Avec le temps, Enzo apprend ce qu’est une amitié vraie, sans prétention. « Aujourd’hui, je vis une chose qui ne m’était jamais arrivée : je pense à une personne et le seul fait d’y penser fait que je prie et m’aide à ouvrir les yeux. Pour une personne que je ne verrai peut-être jamais, mais qui est une ouverture sur le Christ. » Cette expérience fait qu’il regarde aussi d’une manière nouvelle ses amis les plus proches : « Ils sont la chose la plus chère que j’aie simplement parce qu’ils sont là, pas à cause de ce qu’ils devraient être ».

Pendant des années, la peur étouffe son désir et celui d’Alida d’avoir d’autres enfants. Pour les médecins, la probabilité qu’ils aient un autre enfant malade est d’une sur quatre. Ils décident donc : ça suffit, pas d’enfant. Mais le changement va les surprendre eux aussi, comme le fruit d’un cheminement sans grands discours, mais accepté et vécu. Tout d’un coup, ils sont pleins de désir. Quand ils découvrent qu’ils attendent un enfant, un ami leur lance : « Cette fois, vous avez mérité qu’il soit sain… » Pour eux, c’est une provocation majeure : « Nous nous sommes rendus compte que nous n’étions pas en train de jouer à la roulette. Nous voulions le fils que Dieu voulait nous confier ».

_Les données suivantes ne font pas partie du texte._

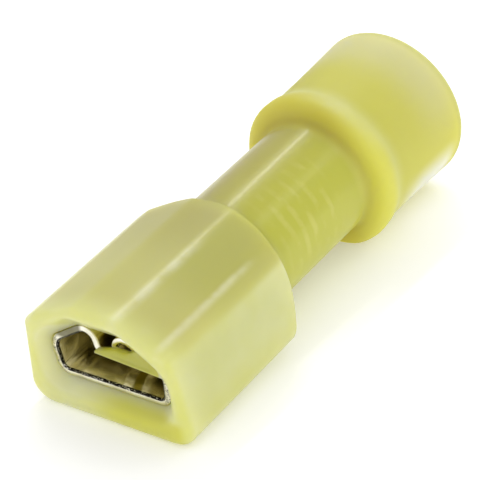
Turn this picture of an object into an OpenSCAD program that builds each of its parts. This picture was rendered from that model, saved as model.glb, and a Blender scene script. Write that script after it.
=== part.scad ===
// Fully insulated female spade terminal: a moulded nylon housing over a rolled sheet-metal receptacle.
// Y runs from the tab mouth (Y = 0) to the wire end, along the axis of the wire barrel (X = 0, Z = 0). +Z is up.

/* [Housing body] */
// Length from the tab mouth to the rim of the wire bell
total_len = 26; // [24:0.25:30]
// Width across the foot of the side walls
body_w = 10.1; // [9.8:0.1:11]
// Distance that each side wall leans in towards the top
wall_lean = 0.65; // [0.2:0.05:0.7]
// Depth of the underside below the barrel axis
body_drop = 2.8; // [2.5:0.05:3.2]
// Radius of the two lower corners
foot_r = 1.1; // [0.4:0.05:1.4]
// Height of the flat crest above the barrel axis
crest_z = 3.6; // [3.5:0.05:4.2]
// Width of the flat crest
crest_w = 2.4; // [1.5:0.1:3]
// Height of the fold between the roof slope and the shoulder
shoulder_z = 2.65; // [2.5:0.05:2.8]
// Width between those two folds
shoulder_w = 7.4; // [7:0.1:7.8]
// Rounding of the folds along the roof
fold_r = 0.45; // [0.1:0.05:0.6]
// Height at which the shoulders turn down into the side walls
eave_z = 2.1; // [1.9:0.05:2.4]
// Rounding of the two edges over the side walls
eave_r = 0.3; // [0.1:0.05:0.4]
// Rounding of the outer edge round the tab mouth
nose_r = 0.45; // [0.15:0.05:0.6]
// Slope of the coned rear end of the body, radius lost for each millimetre of length
cone_slope = 1.2; // [1:0.05:1.6]

/* [Neck and bell] */
// Outer diameter of the crimp neck
neck_d = 6.64; // [6.2:0.02:7]
// Distance from the mouth to the start of the neck
neck_start = 10.4; // [10.3:0.1:11.4]
// Distance from the mouth to the shoulder of the bell
bell_start = 18; // [17.8:0.1:18.4]
// Radius of the cove between the neck and the bell
cove_r = 0.3; // [0.2:0.05:0.4]
// Outer diameter of the bead on the bell's shoulder
bead_d = 8.96; // [8.4:0.02:9.4]
// Length over which the bead rounds up to its crown
bead_rise = 0.55; // [0.3:0.05:0.6]
// Length of the bead's crown
bead_crown = 0.3; // [0.1:0.05:0.4]
// Outer diameter at the waist of the bell
waist_d = 8.6; // [8.2:0.02:9]
// Distance from the shoulder of the bell to its waist
waist_back = 1.9; // [1.5:0.1:3]
// Outer diameter of the bell's rim
rim_d = 8.96; // [8.6:0.02:9.6]
// Inner diameter of the bell, which takes the wire's insulation
entry_d = 7; // [6:0.1:7.4]
// Length of the straight part of the bell's bore
entry_len = 5.2; // [4:0.1:5.4]
// Length of the flared end of that bore
entry_chamfer = 0.4; // [0.2:0.05:0.5]
// Amount that the flared end opens by, on the radius
entry_flare = 0.25; // [0.1:0.05:0.25]
// Rounding of the bell's rim
rim_r = 0.32; // [0.1:0.02:0.4]

/* [Tab mouth] */
// Room between the receptacle and the mouth's rim, all round
mouth_room = 0.5; // [0.4:0.05:0.55]
// Extra room at the front face, where the mouth's rim is rounded off
mouth_flare = 0.3; // [0.1:0.05:0.3]
// Extra height of the mouth's arch, as a factor
mouth_lift = 1.1; // [1:0.02:1.12]
// Thickness of the guard web that crosses the right half of the mouth
web_t = 0.32; // [0.2:0.02:0.4]
// Height of the web's lower edge at its free end
web_z = 1.28; // [1.1:0.02:1.5]
// Amount that the lower edge falls towards the side wall
web_fall = 0.27; // [0:0.01:0.4]
// Depth of the web near its free end
web_h = 0.52; // [0.3:0.02:0.7]
// Distance that the guard web reaches past the middle of the mouth
web_reach = 0.3; // [0:0.05:0.5]
// Depth of the web at its free end
web_tip = 0.1; // [0.06:0.02:0.2]
// Distance from the middle of the mouth to where the web has its full depth
web_full_x = 0.9; // [0.7:0.1:1.2]
// Distance from the middle to where the web's top edge starts to climb
web_climb_x = 1.7; // [1.5:0.1:2]
// Distance from the middle to where the top edge is at its highest
web_top_x = 2.6; // [2.4:0.1:2.8]
// Depth of the web there
web_top_h = 1; // [0.8:0.05:1]
// Gap between the web and the rolled side behind it
web_gap = 0.12; // [0.08:0.02:0.2]

/* [Receptacle] */
// Thickness of the brass sheet
sheet_t = 0.4; // [0.3:0.02:0.45]
// Flat width of the floor between its two bends
floor_w = 5.5; // [5.3:0.1:5.6]
// Depth of the floor's underside below the barrel axis
floor_drop = 1.2; // [1.1:0.05:1.3]
// Radius of the floor bends, at the middle of the sheet
bend_r = 0.5; // [0.4:0.05:0.6]
// Flat height of each side wall
wall_h = 0.8; // [0.7:0.05:0.9]
// Radius of the outer roll, at the middle of the sheet
outer_roll_r = 0.9; // [0.8:0.05:1]
// Flat width between the outer and the inner roll
roof_flat = 1.65; // [1.4:0.05:1.7]
// Radius of the inner roll, at the middle of the sheet
inner_roll_r = 0.6; // [0.5:0.05:0.65]
// Gap between the floor and the rolled lips, which grips the tab
tab_gap = 0.82; // [0.7:0.02:1]
// Height that the lips are flared up by at the front, as a lead-in
lead_rise = 0.85; // [0.4:0.05:0.9]
// Length of that lead-in
lead_len = 1.5; // [1:0.1:2.5]
// Setback of the receptacle behind the front face
setback = 0.75; // [0.6:0.05:1]
// Length of the rolled receptacle
rec_len = 7.5; // [7:0.1:7.6]
// Diameter of the detent hole in the floor
detent_d = 1.7; // [1.2:0.1:2]
// Distance from the front of the receptacle to the detent hole
detent_y = 4.2; // [3:0.1:5.5]

/* [Wire barrel] */
// Inner diameter of the wire barrel
barrel_id = 3.5; // [3.2:0.05:3.6]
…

« Tu es heureux ? » Aujourd’hui Simon est là : il a cinq ans et la même maladie que son frère. Démentant tous les pronostics de la science, il n’a aucun retard intellectuel, au point que le médecin qui avait reproché aux parents de ne pas avoir avorté en est resté bouche bée. La vue du petit est diminuée, mais il voit assez pour courir et il est toujours content. Il me demande à brûle-pourpoint : « Tu es contente ? ». Si je dis oui, il demande : « Et pourquoi ? ». Ou bien : « Pourquoi fais-tu cette tête-là ? ». « Grâce à lui j’ai appris à poser moi aussi cette question à ma femme », raconte Enzo. « Je le lui demande quand je ne vois plus très clair parce qu’elle a toujours un regard positif sur tout. Et elle me fait voir aussitôt quelque chose de beau qu’elle a vue et moi pas ». Puis il y a Samuel qui grandit. Il a désormais 16 ans. « C’est la personne la plus croyante que je connaisse », dit son papa. Il veut toujours aller à la messe, c’est le seul espace fermé dans lequel il peut rester : il est agité jusqu’au moment où il reçoit la communion, puis il se calme. Il veut toujours écouter de la musique mais seulement des chansons dans lesquelles il entend le nom d’une personne qu’il aime. Dès qu’il entend ce nom, il se transforme : « S’il est triste, il change d’un coup. S’il se traîne par terre, il se lève et commence à rire, à hurler. Moi, je voudrais être comme lui, dit Enzo. Il me fait comprendre la liberté : un homme qui se souvient de ceux qu’il aime et qui se relève. Et tout recommence ».